Directions: Copy out, exactly and without additions, the lines from the one that contains "columns = 2" to the one that contains "bpy.data.objects.remove(obj)", both ends included.

──────── Records shown

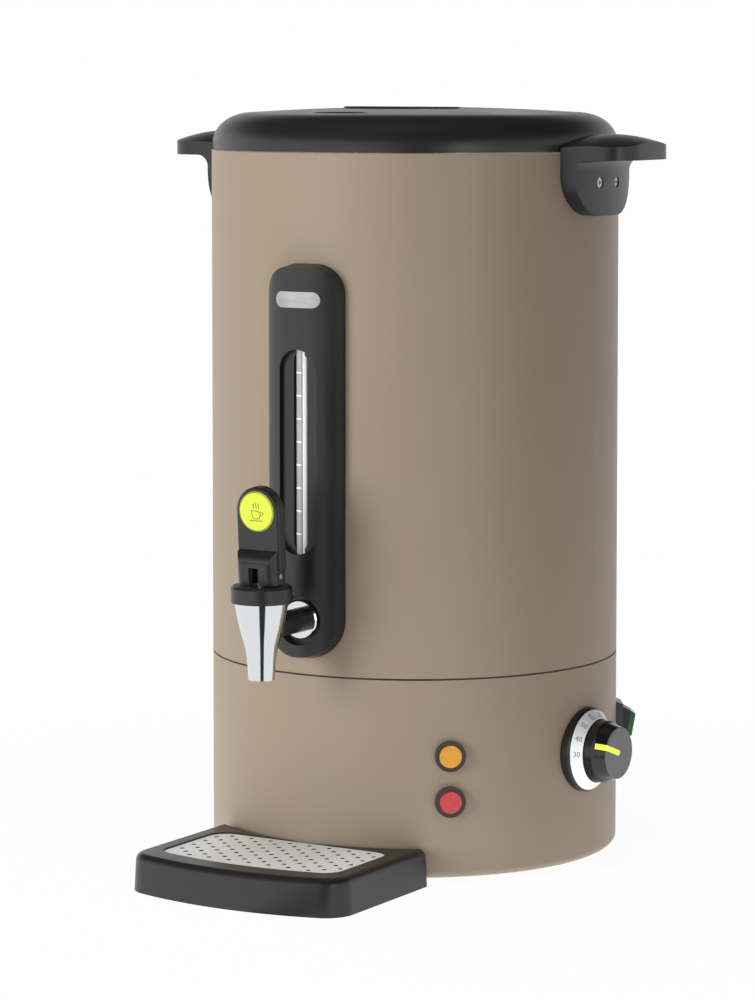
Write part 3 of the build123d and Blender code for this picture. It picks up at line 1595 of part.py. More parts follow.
# ================================================================ rocker switch
switch_plane = wall_plane(switch_bearing, switch_height)
with BuildPart() as switch_frame:
    with BuildSketch(switch_plane.offset(-casing_wall)):
        Rectangle(2 * switch_base_half_width, 2 * switch_base_half_height)
    with BuildSketch(switch_plane.offset(switch_frame_proud)):
        Rectangle(2 * switch_front_half_width, 2 * switch_front_half_height)
    loft()
    Cylinder(body_radius + fit_gap, cut_length, mode=Mode.SUBTRACT)
    with BuildSketch(switch_plane.offset(fit_gap)):
        Rectangle(2 * switch_housing_half_width, 2 * switch_housing_half_height)
    extrude(amount=-switch_housing_depth)
    with BuildSketch(switch_plane.offset(switch_frame_proud)):
        Rectangle(2 * switch_window_half_width, 2 * switch_window_half_height)
    extrude(
        amount=switch_housing_floor - switch_housing_depth - switch_frame_proud,
        mode=Mode.SUBTRACT,
    )
    with Locations(
        Plane(
            origin=switch_plane.from_local_coords((0, 0, rocker_axis_proud)),
            z_dir=switch_plane.x_dir,
        )
    ):
        Cylinder(
            rocker_pivot_radius + pin_gap,
            2 * (rocker_half_width + rocker_pivot_length + run_gap),
            mode=Mode.SUBTRACT,
        )
save(switch_frame, "switch_frame")

rocker_origin = switch_plane.from_local_coords((0, 0, rocker_axis_proud))
rocker_axis = Axis(rocker_origin, switch_plane.x_dir)
rocker_section = Plane(origin=rocker_origin, x_dir=switch_plane.z_dir, z_dir=-switch_plane.x_dir)


def rocker_slice(*profile):
    """Slice of the rocker from a half profile of (outwards, half height), leaning top outwards."""
    outline = list(profile) + [(outwards, -height) for outwards, height in reversed(profile)]
    with BuildPart() as piece:
        with BuildSketch(rocker_section):
            with BuildLine():
                Polyline(*outline, close=True)
            make_face()
        extrude(amount=rocker_half_width, both=True)
    return piece.part.rotate(rocker_axis, rocker_tilt)


with BuildPart() as switch_rocker:
    add(rocker_slice(rocker_back, rocker_flank, rocker_shoulder, rocker_front))
    with Locations(Plane(origin=rocker_origin, z_dir=switch_plane.x_dir)):
        Cylinder(rocker_pivot_radius, 2 * (rocker_half_width + rocker_pivot_length))
save(switch_rocker, "switch_rocker")

with BuildPart() as rocker_light:
    add(rocker_slice(rocker_front, rocker_light_front))
save(rocker_light, "rocker_light")

# ================================================================ cable inlet
gland_plane = wall_plane(gland_bearing, gland_height)
gland_axis = Axis(gland_plane.origin, gland_plane.z_dir)
with BuildPart() as cable_gland:
    with BuildSketch(gland_plane.offset(-gland_thread_length)):
        Circle(gland_thread_radius)
    extrude(amount=gland_thread_length + gland_body_length)
    with BuildSketch(gland_plane.offset(-casing_wall / 2)):
        RegularPolygon(gland_body_radius, 6)
    extrude(amount=casing_wall / 2 + gland_body_length)
    with BuildSketch(gland_plane.offset(gland_body_length)):
        Circle(gland_dome_radius)
    extrude(amount=gland_dome_length)
    fillet(cable_gland.edges().sort_by(gland_axis)[-1], radius=gland_dome_round)
    with BuildSketch(gland_plane.offset(-casing_wall)):
        Circle(2 * gland_body_radius)
        Circle(gland_thread_radius, mode=Mode.SUBTRACT)
    extrude(amount=casing_wall + fit_gap, mode=Mode.SUBTRACT)
    with Locations(gland_plane.offset(gland_body_length + gland_dome_length)):
        Hole(radius=gland_bore)
save(cable_gland, "cable_gland")

with BuildPart() as gland_nut:
    with BuildSketch(gland_plane.offset(-casing_wall - gland_nut_thickness)):
        RegularPolygon(gland_nut_radius, 6)
        Circle(gland_thread_radius + fit_gap, mode=Mode.SUBTRACT)
    extrude(amount=gland_nut_thickness)
    Cylinder(body_radius - casing_wall - fit_gap, cut_length, mode=Mode.INTERSECT)
save(gland_nut, "gland_nut")

with BuildPart() as terminal_block:
    with Locations((0, terminal_back, base_plate_top)):
        Box(
            terminal_length,
            terminal_width,
            terminal_height,
            align=(Align.CENTER, Align.CENTER, Align.MIN),
        )
    with Locations((0, terminal_back, base_plate_top + terminal_height)):
        with GridLocations(terminal_pitch, terminal_width / 2, terminal_ways, 2):
            Hole(radius=terminal_hole_radius, depth=terminal_hole_depth)
save(terminal_block, "terminal_block")

# ================================================================ dry-boil cut-out and its reset button
button_bottom = button_floor_gap
flange_bottom = base_plate_top + fit_gap
with BuildPart() as reset_button:
    with Locations((cutout_x, cutout_y, button_bottom)):
        Cylinder(button_radius, button_height, align=(Align.CENTER, Align.CENTER, Align.MIN))
    with Locations((cutout_x, cutout_y, flange_bottom)):
        Cylinder(
            button_flange_radius,
            button_flange_thickness,
            align=(Align.CENTER, Align.CENTER, Align.MIN),
        )
save(reset_button, "reset_button")

with BuildPart() as dry_boil_cutout:
    with Locations((cutout_x, cutout_y, base_plate_top)):
        Box(
            cutout_length,
            cutout_width,
            cutout_height,
            align=(Align.CENTER, Align.CENTER, Align.MIN),
        )
        Cylinder(
            button_flange_radius + run_gap,
            button_flange_thickness + button_travel + run_gap,
            align=(Align.CENTER, Align.CENTER, Align.MIN),
            mode=Mode.SUBTRACT,
        )
        Cylinder(
            button_radius + run_gap,
            button_bottom + button_height + button_travel + run_gap - base_plate_top,
            align=(Align.CENTER, Align.CENTER, Align.MIN),
            mode=Mode.SUBTRACT,
        )
save(dry_boil_cutout, "dry_boil_cutout")

# ================================================================ drip tray
grid_top = tray_height - grid_depth
grid_bottom = grid_top - grid_thickness


def grid_outline(inset):
    """Plan of the grid, drawn in all round by an inset: straight back, bowed front, round corners."""
    half_width = grid_half_width - inset
    front, back = -grid_front + inset, -grid_back - inset
    with BuildSketch(mode=Mode.PRIVATE) as outline:
        with BuildLine():
            Polyline(
                (half_width, front + grid_corner_set),
                (half_width, back),
                (-half_width, back),
                (-half_width, front + grid_corner_set),
            )
            ThreePointArc(
                (-half_width, front + grid_corner_set),
                (0, front),
                (half_width, front + grid_corner_set),
            )
        make_face()
        fillet(outline.vertices(), radius=grid_corner_radius - inset)
    return outline.sketch.face()


with BuildPart() as drip_tray:
    with BuildSketch() as tray_plan:
        with BuildLine():
            Polyline(
                (tray_half_width, tray_front_corner_set - tray_front),
                (tray_half_width, -body_radius / 2),
                (-tray_half_width, -body_radius / 2),
                (-tray_half_width, tray_front_corner_set - tray_front),
            )
            ThreePointArc(
                (-tray_half_width, tray_front_corner_set - tray_front),
                (0, -tray_front),
                (tray_half_width, tray_front_corner_set - tray_front),
            )
        make_face()
        fillet(tray_plan.vertices().group_by(Axis.Y)[0], radius=tray_corner_radius)
        Circle(body_radius + tray_body_gap, mode=Mode.SUBTRACT)
        fillet(
            tray_plan.vertices().sort_by(Axis.Y)[-2:],
            radius=tray_rear_corner_radius,
        )
    extrude(amount=tray_height, taper=tray_draft)
    Cylinder(body_radius + tray_body_gap, cut_length, mode=Mode.SUBTRACT)
    fillet(drip_tray.faces().sort_by(Axis.Z)[-1].edges(), radius=tray_edge_radius)
    with BuildSketch(Plane.XY.offset(tray_floor)):
        add(grid_outline(ledge_width))
    extrude(amount=tray_height, mode=Mode.SUBTRACT)
    with BuildSketch(Plane.XY.offset(grid_bottom)):
        add(grid_outline(-grid_gap))
    extrude(amount=tray_height, mode=Mode.SUBTRACT)
save(drip_tray, "drip_tray")

# Holes in staggered rows, kept clear of the edge of the grid.
with BuildPart() as drip_grid:
    with BuildSketch(Plane.XY.offset(grid_bottom)):
        add(grid_outline(0))
        hole_area = grid_outline(hole_margin)
        columns = 2 * int(grid_half_width / hole_pitch_x) + 1
        rows = 2 * int((grid_front - grid_back) / 2 / hole_pitch_y) + 1
        middle = -(grid_front + grid_back) / 2
        for row_shift, column_shift in ((0, 0), (hole_pitch_y / 2, hole_pitch_x / 2)):
            with Locations((column_shift, middle + row_shift)):
                with GridLocations(hole_pitch_x, hole_pitch_y, columns, rows) as places:
                    centres = [place.position for place in places.locations]
            for centre in centres:
                if hole_area.is_inside(Vector(centre.X, centre.Y, 0)):
                    with Locations((centre.X, centre.Y)):
                        Circle(hole_radius, mode=Mode.SUBTRACT)
    extrude(amount=grid_thickness)
save(drip_grid, "drip_grid")
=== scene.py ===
from math import atan2, cos, pi, radians, sin

import bmesh
import bpy
from mathutils import Matrix, Vector


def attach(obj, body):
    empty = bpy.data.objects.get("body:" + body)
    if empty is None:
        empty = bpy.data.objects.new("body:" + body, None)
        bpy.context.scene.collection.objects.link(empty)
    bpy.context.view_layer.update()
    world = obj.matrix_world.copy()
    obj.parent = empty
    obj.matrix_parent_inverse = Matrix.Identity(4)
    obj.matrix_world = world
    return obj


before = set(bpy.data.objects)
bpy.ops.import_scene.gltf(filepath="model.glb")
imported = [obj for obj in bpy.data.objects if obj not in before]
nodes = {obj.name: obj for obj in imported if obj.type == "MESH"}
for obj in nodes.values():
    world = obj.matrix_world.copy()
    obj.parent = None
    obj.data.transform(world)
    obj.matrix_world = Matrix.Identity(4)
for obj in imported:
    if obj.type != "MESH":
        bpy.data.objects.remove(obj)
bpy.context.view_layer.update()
scene = bpy.context.scene
mm = 0.001
bodyRadius = 139 * mm
colourA, colourB = 6, 7  # the Mix node's two colour sockets
mixedColour = 2  # and its colour output
print("frame loaded:", len(nodes), "nodes")

socketNames = {
    "metallic": "Metallic", "ior": "IOR", "specular": "Specular IOR Level",
    "transmission": "Transmission Weight", "coatWeight": "Coat Weight", "coatRoughness": "Coat Roughness",
    "subsurface": "Subsurface Weight", "subsurfaceScale": "Subsurface Scale",
    "anisotropic": "Anisotropic", "emissionColour": "Emission Color", "emissionStrength": "Emission Strength",
}


def linear(hexColour):
    # sRGB hex to the linear colour that a socket takes
    channels = [int(hexColour[i:i + 2], 16) / 255 for i in (1, 3, 5)]
    return [c / 12.92 if c <= 0.04045 else ((c + 0.055) / 1.055) ** 2.4 for c in channels] + [1.0]


def addNode(tree, kind, inputs=None, **settings):
    # inputs maps a socket's name or number to a value, or to the output that it is linked from
    node = tree.nodes.new(kind)
    for name, value in settings.items():
        setattr(node, name, value)
    for key, value in (inputs or {}).items():
        if isinstance(value, bpy.types.NodeSocket):
            tree.links.new(value, node.inputs[key])
        else:
            node.inputs[key].default_value = value
    return node


def startMaterial(name, colour, roughness, **sockets):
    # a shader with its plain values; sockets are named in camelCase, such as coatWeight
    material = bpy.data.materials.new(name)
    material.use_nodes = True
    tree = material.node_tree
    tree.nodes.clear()
    shader = addNode(tree, "ShaderNodeBsdfPrincipled", {"Base Color": linear(colour), "Roughness": roughness})
    for key, value in sockets.items():
        shader.inputs[socketNames[key]].default_value = value
    addNode(tree, "ShaderNodeOutputMaterial", {"Surface": shader.outputs["BSDF"]})
    return material, tree, shader


def addGrain(tree, shader, grainSize, depth, roughSpread=0.04, shades=None,
             patchSize=60 * mm, stretch=(1, 1, 1)):
    # fine grain, with roughness that wanders a little and colour that drifts between two shades
    place = addNode(tree, "ShaderNodeTexCoord").outputs["Object"]
    place = addNode(tree, "ShaderNodeMapping", {"Vector": place, "Scale": stretch}).outputs["Vector"]
    grain = addNode(tree, "ShaderNodeTexNoise", {"Vector": place, "Scale": 1 / grainSize, "Detail": 2.0})
    bump = addNode(tree, "ShaderNodeBump", {
        "Height": grain.outputs["Fac"], "Distance": depth, "Strength": 1.0})
    tree.links.new(bump.outputs["Normal"], shader.inputs["Normal"])
    patch = addNode(tree, "ShaderNodeTexNoise", {"Vector": place, "Scale": 1 / patchSize, "Detail": 3.0})
    middle = shader.inputs["Roughness"].default_value
    rough = addNode(tree, "ShaderNodeMapRange", {
        "Value": patch.outputs["Fac"], "From Min": 0.3, "From Max": 0.7,
        "To Min": middle - roughSpread, "To Max": middle + roughSpread})
    tree.links.new(rough.outputs["Result"], shader.inputs["Roughness"])
    if shades:
        drift = addNode(tree, "ShaderNodeMix", {
            0: patch.outputs["Fac"], colourA: linear(shades[0]), colourB: linear(shades[1])},
            data_type="RGBA")
        tree.links.new(drift.outputs[mixedColour], shader.inputs["Base Color"])


# polyester powder coat, sprayed and baked: satin, with the faint orange peel that baking leaves
taupePowder, tree, shader = startMaterial("taupePowderCoat", "#8F806E", 0.44, specular=0.32)
addGrain(tree, shader, grainSize=1.6 * mm, depth=0.012 * mm, roughSpread=0.03, shades=("#8D7E6B", "#918372"))

# polypropylene moulded in a spark-eroded tool: matt black, and its 0.3 mm grain is drawn at 0.7 mm
blackMoulded, tree, shader = startMaterial("blackMouldedPlastic", "#1C1C1D", 0.34)
addGrain(tree, shader, grainSize=0.7 * mm, depth=0.012 * mm, roughSpread=0.04, shades=("#1A1A1B", "#1F1F20"))

# ABS moulded in a polished tool: gloss black, with faint sink marks
blackGloss, tree, shader = startMaterial("blackGlossAbs", "#131314", 0.16, coatWeight=0.3, coatRoughness=0.06)
addGrain(tree, shader, grainSize=14 * mm, depth=0.02 * mm, roughSpread=0.03)

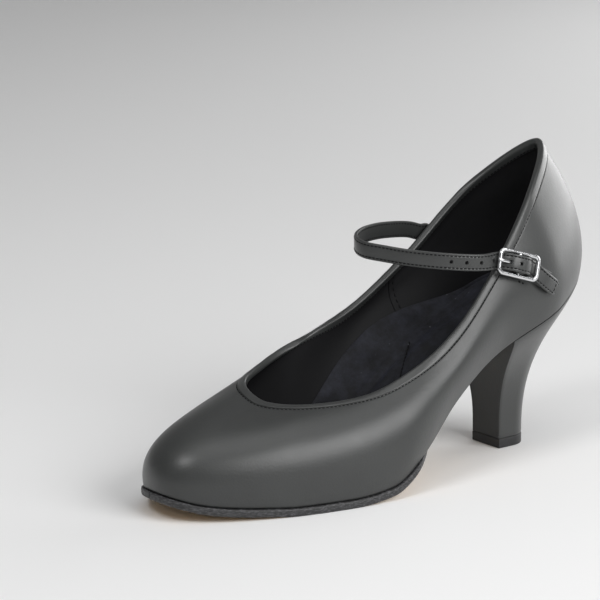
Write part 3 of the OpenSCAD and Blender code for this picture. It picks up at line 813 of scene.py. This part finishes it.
def sock_relief(p, edge, crown):
    """Relief of the padded bed: crowned, and creased across the arch; sock_rings draws it down along its seam.
    """
    y = p[..., 1]
    arch = smooth((y + 125) / 30) * smooth((5 - y) / 30)
    soft = 0.5 * wander(p * [1.5, 0.55, 0.5], 22, 7) + 0.3 * wander(p * [1.6, 0.5, 0.5], 9, 8)
    soft = soft - 0.5 * np.abs(wander(p * [1.3, 0.6, 0.5], 15, 31)) ** 0.5
    return crown * smooth(edge / 12) + (soft + 0.5) * smooth((edge - 1) / 6) * (0.45 + 0.8 * arch)


def level_v(u, up):
    """Where the inside wall passes a height above the seat line, for each u."""
    v = np.linspace(0.02, 0.4, 60)
    p = wall(u[:, None], v[None], UPPER_T + LINING_T + 0 * u[:, None] * v[None])
    high = p[..., 2] - seat_z(p[..., 1])
    return np.array([np.interp(up, h, v) for h in high])


def sock_side(u, climb, s):
    """Front and back of the pad where it turns up a wall; s runs from 0 at the bed to 1 at its upper edge."""
    v0 = level_v(u, FOAM_HIGH + SOCK_T)[:, None]
    u, climb, s = u[:, None], climb[:, None], s[None]
    v = v0 + V_PER_MM * climb * s
    behind = lining_depth(u, v) + LINING_T + 0.14
    far = climb * s
    padding = 0.25 + 1.1 * (1 - s**5) * smooth(climb / 4) + 0.3 * (1 - smooth(climb / 4))
    fillet = 2.6 * np.exp(-far / 2.2) * smooth(climb / 6)
    crease = 0.8 * wander(wall(u, v, 2 + 0 * v) * [1, 0.8, 0.6], 11, 9)
    crease = crease * smooth(far / 4) * smooth((climb - far) / 4)
    return wall(u, v, behind + padding + fillet + crease), wall(u, v, behind)


def sock_rings(crown):
    """Closed sections of the pad: down the outer side, over the bed, up the inner side, back underneath."""
    us = np.concatenate([[0.03, 0.07, 0.13, 0.21, 0.32], np.linspace(0.45, 7.55, 200),
                         [7.68, 7.79, 7.87, 7.93, 7.97]])
    inner_u = N_RIBS - us
    climb = SIDE_CLIMB + arch_side(feather(inner_u)[:, 1])
    out_front, out_back = sock_side(us, SIDE_CLIMB + 0 * us, np.linspace(0, 1, 6))
    in_front, in_back = sock_side(inner_u, climb, np.linspace(0, 1, 22))
    t = (0.5 - 0.5 * np.cos(np.linspace(0, math.pi, 64)))[1:-1]
    a, b = out_front[:, 0], in_front[:, 0]
    flat = a[:, None] + (b - a)[:, None] * t[None, :, None]
    width = np.linalg.norm((b - a)[:, :2], axis=1)[:, None]
    ends = np.minimum(flat[..., 1] - flat[0, 0, 1], flat[-1, 0, 1] - flat[..., 1])
    edge = np.minimum(width * np.minimum(t, 1 - t)[None], np.maximum(ends, 0))
    base = seat_z(flat[..., 1]) + FOAM_HIGH
    along = unit(SOCK_SEAM[1] - SOCK_SEAM[0])
    off = (flat[..., 0] - SOCK_SEAM[0, 0]) * along[1] - (flat[..., 1] - SOCK_SEAM[0, 1]) * along[0]
    level = base + SOCK_T + sock_relief(flat, edge, crown) - 0.5 * np.exp(-((off / 0.8) ** 2))
    top, low = flat.copy(), flat.copy()
    top[..., 2] = mix(a[:, None, 2] + (b - a)[:, None, 2] * t[None], level, smooth(edge / 3))
    low[..., 2] = base + 0.02
    return np.concatenate([out_front[:, ::-1], top, in_front, in_back[:, ::-1], low[:, ::-1], out_back], 1)


class SHOE_OT_sock(bpy.types.Operator):
    """Padded sock on the foot bed, turned up the inner wall under the arch, with its seam"""

    bl_idname = "dance_shoe.sock"
    bl_label = "Padded sock"

    def execute(self, context):
        crown = in_mm("sock_crown")
        sock = loft("padded_sock", sock_rings(crown), [material("sock")], sharp=70)
        place(sock, "root", "sock_fabric", "sock_cover")

        k = np.linspace(0.06, 0.94, 80)[:, None]
        path = np.pad(SOCK_SEAM[0] + (SOCK_SEAM[1] - SOCK_SEAM[0]) * k, ((0, 0), (0, 1)))
        path[:, 2] = seat_z(path[:, 1]) + FOAM_HIGH + SOCK_T + crown + 0.1
        sew("sock_seam_stitches", path, UP + 0 * path, *SEAM_STITCH, in_mm("thread_width"),
            "root", "sock_fabric", 0.1)
        return {"FINISHED"}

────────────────

Worked answer:
        columns = 2 * int(grid_half_width / hole_pitch_x) + 1
        rows = 2 * int((grid_front - grid_back) / 2 / hole_pitch_y) + 1
        middle = -(grid_front + grid_back) / 2
        for row_shift, column_shift in ((0, 0), (hole_pitch_y / 2, hole_pitch_x / 2)):
            with Locations((column_shift, middle + row_shift)):
                with GridLocations(hole_pitch_x, hole_pitch_y, columns, rows) as places:
                    centres = [place.position for place in places.locations]
            for centre in centres:
                if hole_area.is_inside(Vector(centre.X, centre.Y, 0)):
                    with Locations((centre.X, centre.Y)):
                        Circle(hole_radius, mode=Mode.SUBTRACT)
    extrude(amount=grid_thickness)
save(drip_grid, "drip_grid")
=== scene.py ===
from math import atan2, cos, pi, radians, sin

import bmesh
import bpy
from mathutils import Matrix, Vector


def attach(obj, body):
    empty = bpy.data.objects.get("body:" + body)
    if empty is None:
        empty = bpy.data.objects.new("body:" + body, None)
        bpy.context.scene.collection.objects.link(empty)
    bpy.context.view_layer.update()
    world = obj.matrix_world.copy()
    obj.parent = empty
    obj.matrix_parent_inverse = Matrix.Identity(4)
    obj.matrix_world = world
    return obj


before = set(bpy.data.objects)
bpy.ops.import_scene.gltf(filepath="model.glb")
imported = [obj for obj in bpy.data.objects if obj not in before]
nodes = {obj.name: obj for obj in imported if obj.type == "MESH"}
for obj in nodes.values():
    world = obj.matrix_world.copy()
    obj.parent = None
    obj.data.transform(world)
    obj.matrix_world = Matrix.Identity(4)
for obj in imported:
    if obj.type != "MESH":
        bpy.data.objects.remove(obj)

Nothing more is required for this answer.